China: The March trade surplus totaled just $51.0 billion, less than half the surplus in March 2025. Exports in March were up just 2.5% on the year, slowing sharply from the 22.0% rise in January and February. The slowdown in exports reflected not only the continued fall in Chinese exports to the US, but also a decline in shipments to the Middle East because of the war in Iran. Meanwhile, Chinese imports in March were up 28.0% year-over-year, accelerating from their increase in January and February. In sum, the data points to more economic headwinds.
China-Philippines: The Philippine government today said it found cyanide on Chinese boats seized around a disputed shoal where Manila had grounded a warship to use as a base and assert its sovereignty. According to Philippine officials, it appears that the Chinese planned to poison the local fish population to deny a vital food source for the troops on the grounded ship and also weaken the reef supporting the vessel. The incident could signal renewed China-Philippine territorial tensions in the South China Sea and a renewed risk of conflict.

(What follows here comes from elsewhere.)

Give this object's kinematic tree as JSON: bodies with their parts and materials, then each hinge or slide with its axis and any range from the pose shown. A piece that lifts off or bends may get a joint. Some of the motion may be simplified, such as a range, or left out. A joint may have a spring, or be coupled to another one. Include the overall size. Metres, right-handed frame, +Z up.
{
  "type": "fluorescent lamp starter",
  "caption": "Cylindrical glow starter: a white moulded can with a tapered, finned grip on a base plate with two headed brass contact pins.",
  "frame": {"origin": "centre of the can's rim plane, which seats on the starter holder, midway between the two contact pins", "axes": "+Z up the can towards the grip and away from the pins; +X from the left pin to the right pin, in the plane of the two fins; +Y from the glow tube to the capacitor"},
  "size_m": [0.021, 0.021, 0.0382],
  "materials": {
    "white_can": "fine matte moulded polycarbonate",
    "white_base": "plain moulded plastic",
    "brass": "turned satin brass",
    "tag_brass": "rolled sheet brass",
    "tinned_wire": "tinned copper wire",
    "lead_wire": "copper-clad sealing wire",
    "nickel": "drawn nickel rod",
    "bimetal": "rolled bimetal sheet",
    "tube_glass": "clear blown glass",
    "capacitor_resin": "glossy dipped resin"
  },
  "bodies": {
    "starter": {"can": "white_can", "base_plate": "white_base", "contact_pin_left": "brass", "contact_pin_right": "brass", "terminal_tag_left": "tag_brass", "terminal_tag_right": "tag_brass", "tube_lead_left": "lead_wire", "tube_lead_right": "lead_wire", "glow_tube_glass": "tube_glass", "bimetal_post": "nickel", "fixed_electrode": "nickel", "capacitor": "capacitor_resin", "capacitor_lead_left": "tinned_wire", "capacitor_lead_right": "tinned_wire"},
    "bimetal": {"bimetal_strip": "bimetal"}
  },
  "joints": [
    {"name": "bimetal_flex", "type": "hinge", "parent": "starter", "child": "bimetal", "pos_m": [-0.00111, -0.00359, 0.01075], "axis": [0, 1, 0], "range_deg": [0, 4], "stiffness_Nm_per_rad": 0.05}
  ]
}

Singapore: Citing higher energy prices caused by the war in Iran, the Monetary Authority of Singapore yesterday said it would allow the country’s currency to appreciate more than previously expected, essentially implementing a tightening of monetary policy. That marked Singapore’s first monetary tightening in approximately four years. The move will likely threaten to slow economic growth in Singapore and could weigh on the country’s stock prices.
Canada: In by-elections yesterday, Prime Minister Carney’s Liberal Party was expected to win enough seats to take a slim majority in the national parliament. Carney was also able to convince several lawmakers to switch parties to join the Liberals in recent months. If Carney is successful in achieving a majority for the Liberals, he would be more likely to pass economic reforms that could help Canada weather the US administration’s tougher trade policies against Canada.

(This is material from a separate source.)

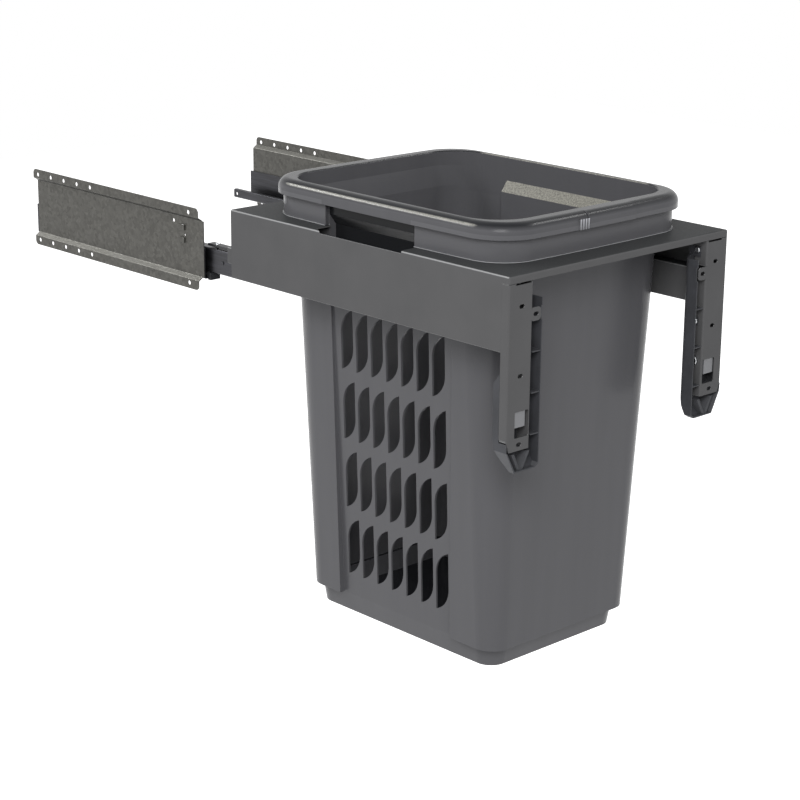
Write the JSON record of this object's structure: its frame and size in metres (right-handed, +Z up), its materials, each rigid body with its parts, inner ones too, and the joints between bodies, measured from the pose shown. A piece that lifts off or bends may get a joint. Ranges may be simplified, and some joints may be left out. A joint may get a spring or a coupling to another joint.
{
  "type": "pull-out laundry hamper",
  "caption": "Pull-out laundry hamper: a vented, lift-out basket in a folded steel frame with door legs, on full-extension runners.",
  "frame": {"origin": "centre of the four outer door slots: on the mid-plane and on the face that meets the door, at the height of the middle pair of slots", "axes": "+X to the right as one faces the cabinet, +Y into the cabinet along the runners, +Z up"},
  "size_m": [0.418, 0.965, 0.586],
  "materials": {
    "frame_paint": "grey powder coat, fine satin",
    "basket_plastic": "grey moulded polypropylene with a fine grain",
    "cover_plastic": "dark grey moulded plastic",
    "galvanised_steel": "galvanised sheet with a mottled spangle",
    "zinc_steel": "zinc-plated, satin",
    "bright_screw": "bright plated",
    "ball_steel": "hardened steel, polished",
    "black_plastic": "black moulded plastic",
    "light_plastic": "light grey moulded plastic"
  },
  "bodies": {
    "cabinet_side": {"left_side_plate": "galvanised_steel", "left_cabinet_rail": "galvanised_steel", "left_front_guide": "black_plastic", "left_damper_housing": "black_plastic", "left_damper_cylinder": "zinc_steel", "right_side_plate": "galvanised_steel", "right_cabinet_rail": "galvanised_steel", "right_front_guide": "black_plastic", "right_damper_housing": "black_plastic", "right_damper_cylinder": "zinc_steel"},
    "carriage": {"carrier_frame": "frame_paint", "cover_screws": "bright_screw", "cover_nuts": "zinc_steel", "left_door_bracket": "frame_paint", "left_leg_cover": "cover_plastic", "left_drawer_rail": "frame_paint", "left_closing_pin": "zinc_steel", "right_door_bracket": "frame_paint", "right_leg_cover": "cover_plastic", "right_drawer_rail": "frame_paint", "right_closing_pin": "zinc_steel"},
    "hamper": {"laundry_basket": "basket_plastic"},
    "left_middle": {"left_middle_rail": "galvanised_steel", "left_middle_rail_stop": "zinc_steel"},
    "left_lower_cage": {"left_lower_ball_cage": "black_plastic", "left_lower_balls": "ball_steel"},
    "left_upper_cage": {"left_upper_ball_cage": "black_plastic", "left_upper_balls": "ball_steel"},
    "left_soft_close": {"left_damper_catch": "light_plastic", "left_damper_rod": "zinc_steel"},
    "left_adjuster_block": {"left_adjuster_slide": "light_plastic"},
    "left_adjuster_screw": {"left_adjuster_cam": "bright_screw"},
    "right_middle": {"right_middle_rail": "galvanised_steel", "right_middle_rail_stop": "zinc_steel"},
    "right_lower_cage": {"right_lower_ball_cage": "black_plastic", "right_lower_balls": "ball_steel"},
    "right_upper_cage": {"right_upper_ball_cage": "black_plastic", "right_upper_balls": "ball_steel"},
    "right_soft_close": {"right_damper_catch": "light_plastic", "right_damper_rod": "zinc_steel"},
    "right_adjuster_block": {"right_adjuster_slide": "light_plastic"},
    "right_adjuster_screw": {"right_adjuster_cam": "bright_screw"}
  },
  "joints": [
    {"name": "carriage_pull", "type": "slide", "parent": "cabinet_side", "child": "carriage", "axis": [0, 1, 0], "range_m": [0, 0.545]},
    {"name": "left_middle_slide", "type": "slide", "parent": "cabinet_side", "child": "left_middle", "axis": [0, 1, 0], "range_m": [0, 0.2725]},
    {"name": "left_lower_cage_slide", "type": "slide", "parent": "cabinet_side", "child": "left_lower_cage", "axis": [0, 1, 0], "range_m": [0, 0.13625]},
    {"name": "left_upper_cage_slide", "type": "slide", "parent": "cabinet_side", "child": "left_upper_cage", "axis": [0, 1, 0], "range_m": [0, 0.40875]},
    {"name": "left_soft_close_slide", "type": "slide", "parent": "cabinet_side", "child": "left_soft_close", "axis": [0, 1, 0], "range_m": [0, 0.05]},
    {"name": "left_adjuster_turn", "type": "hinge", "parent": "carriage", "child": "left_adjuster_screw", "pos_m": [-0.1577, 0.013, -0.045], "axis": [1, 0, 0], "range_deg": [-60, 60]},
    {"name": "left_adjuster_lift", "type": "slide", "parent": "carriage", "child": "left_adjuster_block", "axis": [0, 0, 1], "range_m": [-0.00141, 0.00141]},
    {"name": "right_middle_slide", "type": "slide", "parent": "cabinet_side", "child": "right_middle", "axis": [0, 1, 0], "range_m": [0, 0.2725]},
    {"name": "right_lower_cage_slide", "type": "slide", "parent": "cabinet_side", "child": "right_lower_cage", "axis": [0, 1, 0], "range_m": [0, 0.13625]},
    {"name": "right_upper_cage_slide", "type": "slide", "parent": "cabinet_side", "child": "right_upper_cage", "axis": [0, 1, 0], "range_m": [0, 0.40875]},
    {"name": "right_soft_close_slide", "type": "slide", "parent": "cabinet_side", "child": "right_soft_close", "axis": [0, 1, 0], "range_m": [0, 0.05]},
    {"name": "right_adjuster_turn", "type": "hinge", "parent": "carriage", "child": "right_adjuster_screw", "pos_m": [0.1577, 0.013, -0.045], "axis": [1, 0, 0], "range_deg": [-60, 60]},
    {"name": "right_adjuster_lift", "type": "slide", "parent": "carriage", "child": "right_adjuster_block", "axis": [0, 0, 1], "range_m": [-0.00141, 0.00141]},
    {"name": "hamper_lift", "type": "slide", "parent": "carriage", "child": "hamper", "axis": [0, 0, 1], "range_m": [0, 0.6]}
  ],
  "couplings": [
    {"joint": "left_middle_slide", "follows": "carriage_pull", "ratio": 0.5},
    {"joint": "left_lower_cage_slide", "follows": "carriage_pull", "ratio": 0.25},
    {"joint": "left_upper_cage_slide", "follows": "carriage_pull", "ratio": 0.75},
    {"joint": "left_adjuster_turn", "follows": "left_adjuster_lift", "rad_per_m": 540},
    {"joint": "right_middle_slide", "follows": "carriage_pull", "ratio": 0.5},
    {"joint": "right_lower_cage_slide", "follows": "carriage_pull", "ratio": 0.25},
    {"joint": "right_upper_cage_slide", "follows": "carriage_pull", "ratio": 0.75},
    {"joint": "right_adjuster_turn", "follows": "right_adjuster_lift", "rad_per_m": 540}
  ]
}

US Economic Growth: New studies from Goldman Sachs and Stanford University suggest the boost in consumers’ tax refunds this year will be essentially offset by the rise in energy and other commodity prices because of the war in Iran. As a result, many economists are now tempering their expectations for US economic growth this year. Importantly, while the increased tax refunds will be matched by the rise in energy prices on a macro basis, the research suggests that lower-income households’ refunds will be more than offset by their increased energy costs.

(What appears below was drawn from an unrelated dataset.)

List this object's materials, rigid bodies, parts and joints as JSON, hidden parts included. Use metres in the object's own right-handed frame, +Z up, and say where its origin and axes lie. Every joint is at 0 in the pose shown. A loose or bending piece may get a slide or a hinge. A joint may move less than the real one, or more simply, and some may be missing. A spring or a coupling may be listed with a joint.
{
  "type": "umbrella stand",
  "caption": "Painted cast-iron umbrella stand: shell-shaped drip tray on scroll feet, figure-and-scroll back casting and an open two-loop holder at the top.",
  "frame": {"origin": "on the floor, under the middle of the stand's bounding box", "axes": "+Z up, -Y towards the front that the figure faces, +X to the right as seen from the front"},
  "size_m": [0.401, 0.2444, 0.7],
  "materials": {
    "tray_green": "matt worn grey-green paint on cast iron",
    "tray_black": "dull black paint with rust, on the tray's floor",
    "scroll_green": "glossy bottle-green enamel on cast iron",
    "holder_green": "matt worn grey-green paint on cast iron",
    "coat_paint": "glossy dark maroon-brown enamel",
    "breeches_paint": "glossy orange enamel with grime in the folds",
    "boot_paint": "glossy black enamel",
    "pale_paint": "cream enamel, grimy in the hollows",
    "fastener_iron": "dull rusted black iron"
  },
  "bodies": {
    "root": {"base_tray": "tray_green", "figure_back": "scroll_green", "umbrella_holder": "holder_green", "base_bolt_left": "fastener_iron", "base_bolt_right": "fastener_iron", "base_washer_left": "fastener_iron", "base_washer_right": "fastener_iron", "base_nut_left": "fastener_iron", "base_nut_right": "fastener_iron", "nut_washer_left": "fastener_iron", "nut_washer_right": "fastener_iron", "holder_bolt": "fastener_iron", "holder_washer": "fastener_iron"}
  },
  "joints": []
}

US Electric Utility Industry: New research says a group of 51 investor-owned utilities now plan a combined $1.4 trillion in capital spending in the coming five years, up from a five-year projection of $1.1 trillion just last year. The jump largely reflects a need to upgrade the national power grid for data centers and other facilities related to the artificial intelligence boom. For the utility companies, a key risk is whether state regulators will approve the plans. For consumers, approval of the plans threatens to raise electric rates and boost price inflation.